Equally uncertain is the appetite of Asian producers to expand output in response to the demand signal. Production capacity is finite, and expanding it requires investment in feedstocks — primarily natural gas — that are themselves subject to pricing and availability constraints. Several Southeast Asian producers are net gas importers. If the spike in fertiliser prices attracts their output, it also raises their input costs, which compresses the margin advantage that would otherwise accrue. The supply response may be smaller than the price signal implies.
The structural stakes
What this episode illustrates, beyond its immediate humanitarian dimensions, is how thoroughly integrated the world's food system has become — and how little redundancy that system contains. The just-in-time logic that governs global agricultural commodity markets is efficient in stable conditions and brittle in disrupted ones. Iran sits at the intersection of a shipping chokepoint, a fertiliser supply corridor, and a geopolitical fault line. Damage to any one of those functions cascades through the others.
The countries most exposed are not the countries making the decisions that create the risk.

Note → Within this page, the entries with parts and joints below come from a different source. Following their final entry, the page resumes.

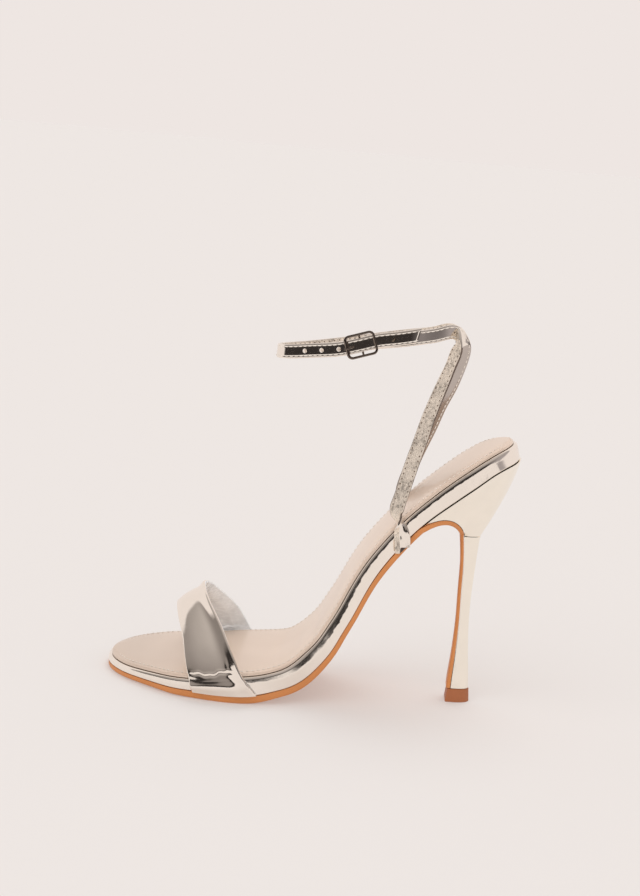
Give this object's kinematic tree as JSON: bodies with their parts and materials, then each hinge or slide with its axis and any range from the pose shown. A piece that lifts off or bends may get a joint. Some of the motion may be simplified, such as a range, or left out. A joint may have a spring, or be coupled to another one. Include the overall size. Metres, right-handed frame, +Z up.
{
  "type": "strappy high-heeled sandal",
  "caption": "Bright leather sandal on a tall slim heel, with a band over the toes and crossed ankle straps closed by a buckle.",
  "frame": {"origin": "middle of the flat underside of the heel's top piece, on the floor", "axes": "-X towards the toe, +X towards the back, -Y towards the outer side of the foot, +Z up"},
  "size_m": [0.1898, 0.0872, 0.1841],
  "materials": {
    "rose_gold_mirror": "leather with a pale rose-gold mirror foil",
    "champagne_satin": "satin champagne sock leather",
    "tan_sole": "smooth tan sole leather",
    "brown_rubber": "matt brown rubber",
    "plated_heel": "plated with a pale rose-gold mirror",
    "buckle_plating": "polished pale gold plating"
  },
  "bodies": {
    "root": {"outsole": "tan_sole", "insole_board": "rose_gold_mirror", "insole_sock": "champagne_satin", "heel_cup": "plated_heel", "heel_stem": "plated_heel", "heel_top_piece": "brown_rubber", "toe_strap": "rose_gold_mirror", "ankle_straps": "rose_gold_mirror", "buckle_frame": "buckle_plating", "buckle_prong": "buckle_plating"}
  },
  "joints": []
}
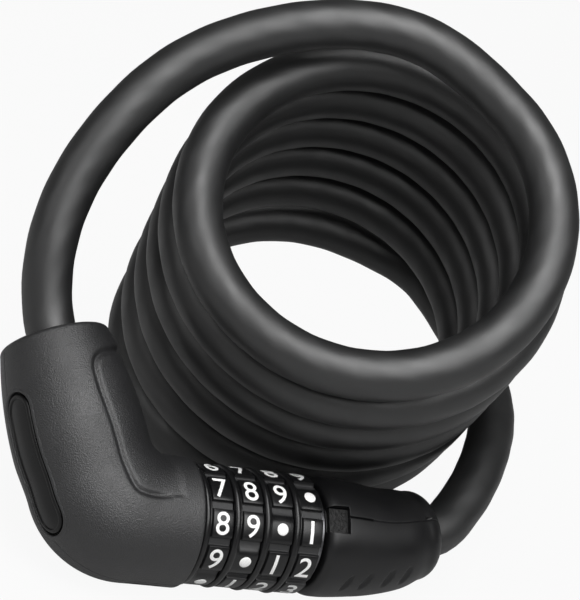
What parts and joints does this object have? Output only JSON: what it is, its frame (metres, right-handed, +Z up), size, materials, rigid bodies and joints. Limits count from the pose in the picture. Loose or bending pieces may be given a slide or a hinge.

Sub-Saharan African nations, many of which have spent the past decade building domestic agricultural capacity with international support, find their progress contingent on inputs they do not control. The irony is that the same multilateral architecture that funded irrigation projects and soil improvement programmes in Ethiopia, Kenya, and Tanzania is the architecture that struggles to respond quickly when the problem is a supply chain disruption three thousand miles away.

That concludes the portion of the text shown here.